Second, evaluate each source by provenance, tone, purpose, and context. For each of the four sources, ask: who produced it, when, and in what capacity (provenance); in what register and with what evident stance (tone); to what end (purpose); and in what circumstances, for whom (context). These four considerations are the core of AO2, and they must be applied, not merely mentioned. It is not enough to state a source's provenance; you must use it to explain what the source can and cannot tell you, and to read the source against the grain — asking what its saying what it says, in that way, for that purpose, reveals beyond its overt content. A council minute's procedural calm, a petition's loyalist framing, an ambassador's relative disinterest, a martyrology's partisan purpose — these are the evidential facts that critical evaluation uncovers.
Third, never sort the sources into "reliable" and "unreliable." This is the cardinal error, and it must be avoided absolutely. A source is not to be believed or disbelieved but interpreted; even a partisan or inaccurate source is valuable evidence of the attitudes and purposes of its maker. The question is always "what is this good evidence for?" — and a source that is poor evidence of one thing (a martyrology of a regime's motives) may be superb evidence of another (of religious division and its memory).
Fourth, use all four sources, and cross-use them. Section A assesses the evaluation and synthesis of the whole set. Every source must be weighed, and — crucially — the sources must be set against one another: noticing where they corroborate and where they conflict, using the strengths of one to test the claims of another, and grouping them by the dimension of the interpretation they speak to.
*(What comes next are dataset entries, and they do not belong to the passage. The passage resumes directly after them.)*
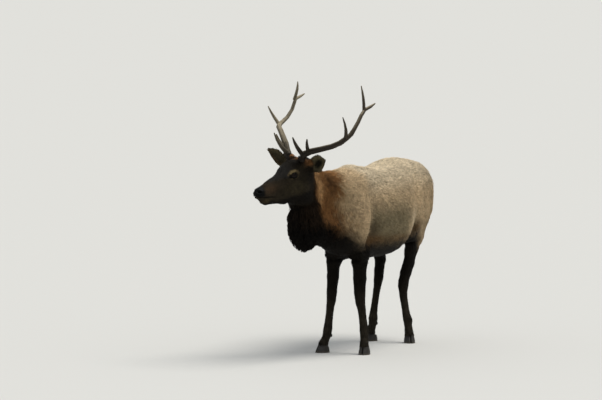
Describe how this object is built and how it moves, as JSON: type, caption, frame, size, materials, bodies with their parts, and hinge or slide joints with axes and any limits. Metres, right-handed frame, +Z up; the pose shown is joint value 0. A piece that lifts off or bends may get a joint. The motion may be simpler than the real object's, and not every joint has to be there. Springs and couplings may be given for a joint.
{
  "type": "young bull elk model",
  "caption": "Life-size young bull elk in autumn coat, standing still with its head turned to its right, with branched antlers and a dark neck mane.",
  "frame": {"origin": "on the floor, below the middle of the box round the whole animal", "axes": "+Z up; the trunk lies along Y and faces -Y; +X is the animal's left side"},
  "size_m": [0.8766, 2.167, 2.0285],
  "materials": {
    "coat_buff": "short body coat, matte, buff grey",
    "coat_mane": "long neck mane, matte, chestnut to black-brown",
    "coat_head": "very short face coat, matte, grey brown",
    "coat_legs": "short leg coat, slightly glossy, black brown",
    "coat_rump": "short coat, matte, orange buff",
    "eye": "wet gloss",
    "horn": "worn satin",
    "antler": "grooved, worn pale on raised edges"
  },
  "bodies": {
    "root": {"trunk": "coat_buff", "neck": "coat_mane", "head": "coat_head", "tail": "coat_rump", "ear_left": "coat_head", "ear_right": "coat_head", "eye_left": "eye", "eye_right": "eye", "foreleg_left_forearm": "coat_legs", "foreleg_left_cannon": "coat_legs", "foreleg_left_hoof_inner": "horn", "foreleg_left_dewclaw_inner": "horn", "foreleg_left_hoof_outer": "horn", "foreleg_left_dewclaw_outer": "horn", "foreleg_right_forearm": "coat_legs", "foreleg_right_cannon": "coat_legs", "foreleg_right_hoof_inner": "horn", "foreleg_right_dewclaw_inner": "horn", "foreleg_right_hoof_outer": "horn", "foreleg_right_dewclaw_outer": "horn", "hindleg_left_thigh": "coat_legs", "hindleg_left_cannon": "coat_legs", "hindleg_left_hoof_inner": "horn", "hindleg_left_dewclaw_inner": "horn", "hindleg_left_hoof_outer": "horn", "hindleg_left_dewclaw_outer": "horn", "hindleg_right_thigh": "coat_legs", "hindleg_right_cannon": "coat_legs", "hindleg_right_hoof_inner": "horn", "hindleg_right_dewclaw_inner": "horn", "hindleg_right_hoof_outer": "horn", "hindleg_right_dewclaw_outer": "horn", "antler_left_beam_lower": "antler", "antler_left_beam_upper": "antler", "antler_left_brow": "antler", "antler_left_bez": "antler", "antler_left_trez": "antler", "antler_left_crown": "antler", "antler_right_beam_lower": "antler", "antler_right_beam_upper": "antler", "antler_right_brow": "antler", "antler_right_bez": "antler", "antler_right_trez": "antler", "antler_right_crown": "antler"}
  },
  "joints": []
}
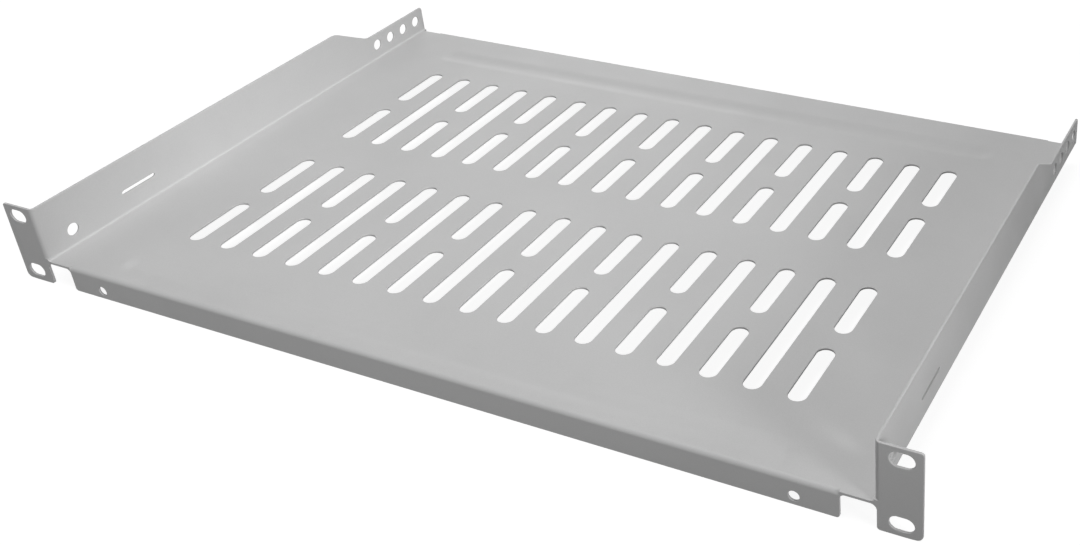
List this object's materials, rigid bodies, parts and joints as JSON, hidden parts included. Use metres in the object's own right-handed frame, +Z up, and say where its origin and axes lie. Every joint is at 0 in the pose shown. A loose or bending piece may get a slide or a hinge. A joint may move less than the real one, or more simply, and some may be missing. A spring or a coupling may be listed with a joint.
{
  "type": "rack shelf",
  "caption": "Fixed cantilever shelf for a 19-inch rack, folded from one perforated sheet, with low side walls, slotted ears and turned-down lips.",
  "frame": {"origin": "middle of the four ear slots, on the back face of the ears, where they meet the rack's rails", "axes": "+X across the rack to the right as seen from the front, +Y into the rack towards the shelf's rear, +Z up"},
  "size_m": [0.4826, 0.3, 0.0436],
  "materials": {
    "powder_coat": "fine satin powder coat, light grey"
  },
  "bodies": {
    "root": {"shelf": "powder_coat"}
  },
  "joints": []
}
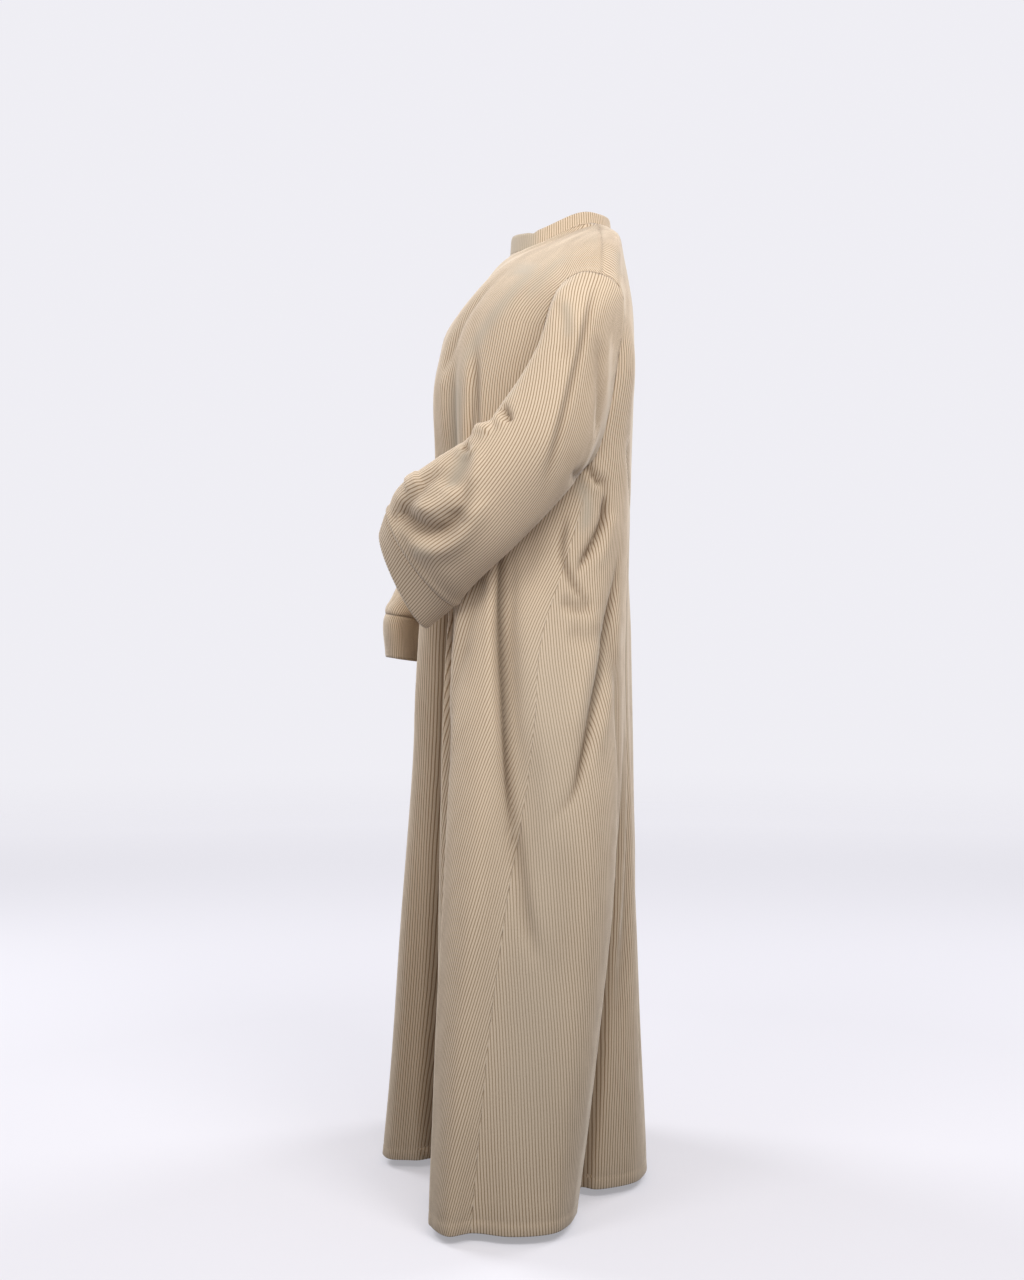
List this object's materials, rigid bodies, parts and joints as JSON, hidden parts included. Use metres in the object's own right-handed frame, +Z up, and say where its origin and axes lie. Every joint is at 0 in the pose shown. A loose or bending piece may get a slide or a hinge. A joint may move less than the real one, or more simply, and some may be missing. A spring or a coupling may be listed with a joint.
{
  "type": "abaya",
  "caption": "Long loose hollow abaya of beige cord cloth with a band collar, dropped shoulders and wide cuffed sleeves, in its worn pose.",
  "frame": {"origin": "midway between the two neck points of the shoulder seams, at the height of the base of the collar, where the garment hangs from its wearer", "axes": "+X is the wearer's left, +Y the back, -Y the front, +Z up"},
  "size_m": [0.6779, 0.404, 1.425],
  "materials": {
    "cord_cloth": "beige cord cloth with a soft nap, fine vertical cords about 4 mm apart, matt",
    "cord_band": "the same beige cord cloth, doubled and pressed flat, matt"
  },
  "bodies": {
    "root": {"front": "cord_cloth", "back": "cord_cloth", "sleeve_left": "cord_cloth", "sleeve_right": "cord_cloth", "collar": "cord_band", "cuff_left": "cord_band", "cuff_right": "cord_band"}
  },
  "joints": []
}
Cross-use is the move that turns four separate evaluations into a single enquiry.
Fifth, synthesise a judgement. The answer must build, from the critical evaluation and cross-use of all four sources, a single, weighed conclusion about how far the set supports the interpretation. Where the interpretation admits of disaggregation — as the "mid-Tudor crisis" claim does, into political and religious dimensions — the judgement should reflect that: the sources may support the view in one respect and qualify it in another. A substantiated, discriminating verdict grounded in the whole body of evidence is what the top band rewards.
The discipline, in short, is: read the interpretation, evaluate each source against the grain by provenance, tone, purpose, and context, refuse the reliable/unreliable binary, cross-use all four, and synthesise a weighed judgement. That sequence, practised on the sources of the mid-Tudor crises, is the whole technique of Section A.
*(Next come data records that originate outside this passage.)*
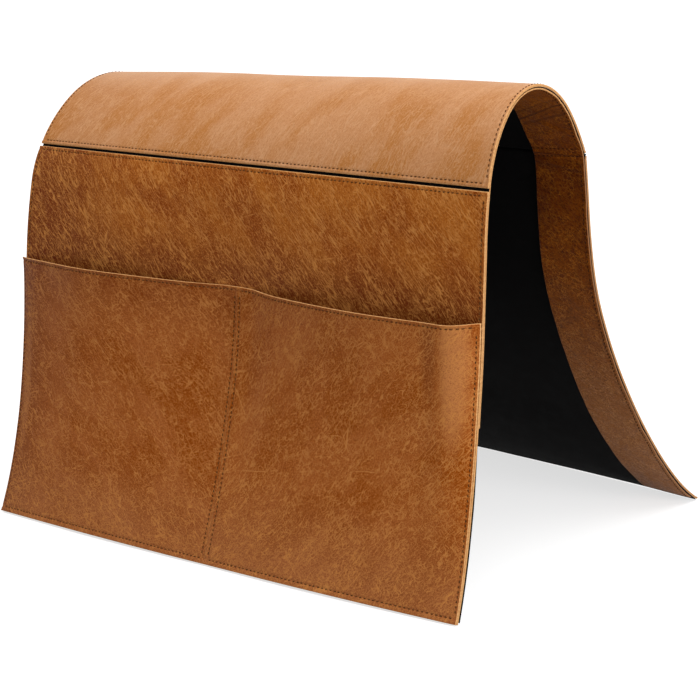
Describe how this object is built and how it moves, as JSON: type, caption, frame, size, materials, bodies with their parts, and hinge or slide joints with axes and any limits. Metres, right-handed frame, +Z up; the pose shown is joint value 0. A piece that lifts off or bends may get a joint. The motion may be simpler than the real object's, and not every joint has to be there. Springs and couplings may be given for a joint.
{
  "type": "sofa armrest organizer",
  "caption": "Leather cover that arches over a sofa armrest, with a black lining, a hinged back flap and a hinged front flap that carries open-topped pockets.",
  "frame": {"origin": "on the floor under the middle of the cover, halfway between its outermost front and back points", "axes": "+X along the cover's width, -Y towards the pocket side, +Z up"},
  "size_m": [0.4501, 0.4399, 0.3767],
  "materials": {
    "cover_leather": "cognac pull-up leather with a soft sheen",
    "facing_leather": "brown leather, a little duller than the outside",
    "black_lining": "black matt lining cloth",
    "dark_thread": "dark brown waxed thread"
  },
  "bodies": {
    "arch": {"top_panel": "cover_leather", "top_lining": "black_lining", "top_left_facing": "facing_leather", "top_right_facing": "facing_leather", "slit_upper_stitching": "dark_thread", "seam_upper_stitching": "dark_thread", "top_left_stitching": "dark_thread", "top_right_stitching": "dark_thread"},
    "front_flap": {"front_panel": "cover_leather", "front_lining": "black_lining", "front_left_facing": "facing_leather", "front_right_facing": "facing_leather", "left_pocket": "cover_leather", "right_pocket": "cover_leather", "slit_lower_stitching": "dark_thread", "front_left_stitching": "dark_thread", "front_right_stitching": "dark_thread", "left_pocket_side_stitching": "dark_thread", "left_pocket_middle_stitching": "dark_thread", "left_pocket_mouth_stitching": "dark_thread", "left_pocket_hem_stitching": "dark_thread", "right_pocket_side_stitching": "dark_thread", "right_pocket_middle_stitching": "dark_thread", "right_pocket_mouth_stitching": "dark_thread", "right_pocket_hem_stitching": "dark_thread"},
    "back_flap": {"back_panel": "cover_leather", "back_lining": "black_lining", "back_left_facing": "facing_leather", "back_right_facing": "facing_leather", "seam_lower_stitching": "dark_thread", "back_left_stitching": "dark_thread", "back_right_stitching": "dark_thread", "back_hem_stitching": "dark_thread"}
  },
  "joints": [
    {"name": "front_flap_hinge", "type": "hinge", "parent": "arch", "child": "front_flap", "pos_m": [0, -0.15075, 0.30695], "axis": [-1, 0, 0], "range_deg": [-15, 60]},
    {"name": "back_flap_hinge", "type": "hinge", "parent": "arch", "child": "back_flap", "pos_m": [0, -0.02593, 0.3195], "axis": [1, 0, 0], "range_deg": [-35, 75]}
  ]
}
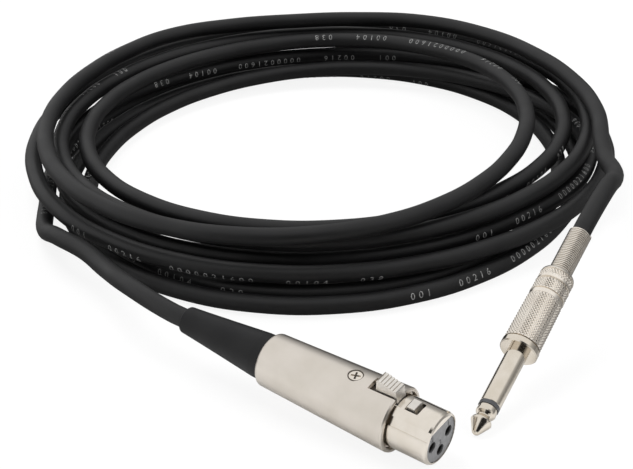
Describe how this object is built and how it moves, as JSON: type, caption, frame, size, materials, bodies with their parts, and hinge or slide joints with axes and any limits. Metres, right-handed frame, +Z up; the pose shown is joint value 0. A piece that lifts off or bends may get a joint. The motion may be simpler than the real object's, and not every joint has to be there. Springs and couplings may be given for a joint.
{
  "type": "xlr cable coil",
  "caption": "Coiled black microphone cable with a latching XLR socket connector at its front end and a knurled phone plug with a spring strain relief at the other.",
  "frame": {"origin": "centre of the bounding box of the whole part, on the surface it lies on", "axes": "+Z up from the surface, -Y towards the two connectors, +X towards the phone plug's side"},
  "size_m": [0.216, 0.3057, 0.0396],
  "materials": {
    "satin_nickel": "satin nickel plate",
    "bright_nickel": "bright nickel plate",
    "spring_steel": "plain spring steel",
    "spring_nickel": "nickel-plated spring wire",
    "grey_plastic": "moulded grey plastic",
    "gilt_brass": "plated contact brass",
    "black_plastic": "black moulded plastic",
    "boot_rubber": "smooth black rubber",
    "jacket": "matt black flexible PVC",
    "core_red": "insulated core",
    "core_white": "insulated core",
    "shield_copper": "twisted copper shield",
    "fibre": "pressed fibre",
    "clear_tube": "thin plastic tube"
  },
  "bodies": {
    "cable": {"xlr_shell": "satin_nickel", "xlr_front_shell": "bright_nickel", "xlr_insulator": "grey_plastic", "xlr_contact_1": "gilt_brass", "xlr_contact_2": "gilt_brass", "xlr_contact_3": "gilt_brass", "xlr_latch_pin": "spring_steel", "xlr_latch_spring": "spring_steel", "xlr_retaining_screw": "bright_nickel", "xlr_cable_clamp": "black_plastic", "xlr_boot": "boot_rubber", "xlr_wire_1": "shield_copper", "xlr_wire_2": "core_red", "xlr_wire_3": "core_white", "cable_tail_xlr": "jacket", "plug_tip": "bright_nickel", "plug_insulator_ring": "black_plastic", "plug_rod_insulator": "black_plastic", "plug_sleeve": "bright_nickel", "plug_ground_lug": "bright_nickel", "plug_rear_washer": "fibre", "plug_tip_lug": "bright_nickel", "plug_insulating_tube": "clear_tube", "plug_handle": "satin_nickel", "plug_spring": "spring_nickel", "plug_core_wire": "core_white", "plug_shield_wire": "shield_copper", "cable_tail_plug": "jacket", "cable_coil": "jacket", "cable_lead_xlr": "jacket", "cable_lead_plug": "jacket"},
    "latch": {"xlr_latch": "satin_nickel"}
  },
  "joints": [
    {"name": "xlr_latch_press", "type": "hinge", "parent": "cable", "child": "latch", "pos_m": [0.01139, -0.13308, 0.01697], "axis": [0.5914, 0.7911, 0.156], "range_deg": [0, 3.5], "stiffness_Nm_per_rad": 0.2, "springref_deg": -5.73, "deforming": ["xlr_latch_spring"]}
  ]
}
Section B is a period-study essay: a set question on England 1485–1558, to be answered by a sustained analytical argument. The mark-scheme rewards AO1 — the demonstration and application of knowledge and understanding through analysis — and the essential thing to grasp is that the reward is for analysis, not for narrative. The single commonest way to underperform in Section B is to tell the story of a reign or a development when asked to analyse it; the knowledge is the raw material, and the argument is the answer.
Planning: begin with the proposition, not the topic. A period-study question sets a proposition — a view to be assessed, a factor to be weighed, a judgement to be reached. Before writing, interrogate the exact wording. What is being claimed? What would count for it and against it? Are there loaded words — "greatest," "failure," "more than," "any genuine" — that the question turns on? The best answers are built around the precise terms of the proposition, not around the general topic it concerns. A question about whether Henry VII's financial recovery was his "greatest achievement" is not an invitation to describe his finances but to weigh them against his other achievements and to interrogate what "greatest" should mean. Plan the argument — the line you will take and the factors you will weigh — before you begin, so that the essay is a structured case and not a series of unconnected points.
Argument: sustain a single analytical line. A strong period-study essay advances a sustained argument: a clear line of analysis, stated at the outset and developed consistently, that answers the precise question. Each paragraph should be a step in that argument — a factor weighed, a distinction drawn, a criterion applied — and each should return to the terms of the proposition. The discriminator between the middle and the top bands is very often the sustaining of a single analytical distinction all the way through: the identification of the criterion on which the question turns (survival versus stability, effectiveness versus modernity, occasion versus character, outcome versus competence) and its consistent application to a discriminating verdict. Weak essays list factors; strong essays weigh them against a criterion and reach a judgement.
Sustaining a line across a period: the demand of the period study. Because Y106 is a period study spanning 1485–1558, many questions reward the command of change over time — the ability to reach across a reign or the whole period rather than settling into narrow case-study description. A question about consolidation under Henry VII, or about the character of the mid-Tudor years, rewards an answer that traces the development across the relevant span, distinguishing phases and noticing how the situation changed. The strongest answers use chronology analytically — arguing, for instance, that dynastic security mattered most in the early years of Henry VII and noble control in the later ones, or that the mid-Tudor "crisis" was political in appearance but religious in reality. This is the difference between narrating change (telling the story in order) and analysing it (arguing about its pattern and its causes), and it is central to the period-study skill.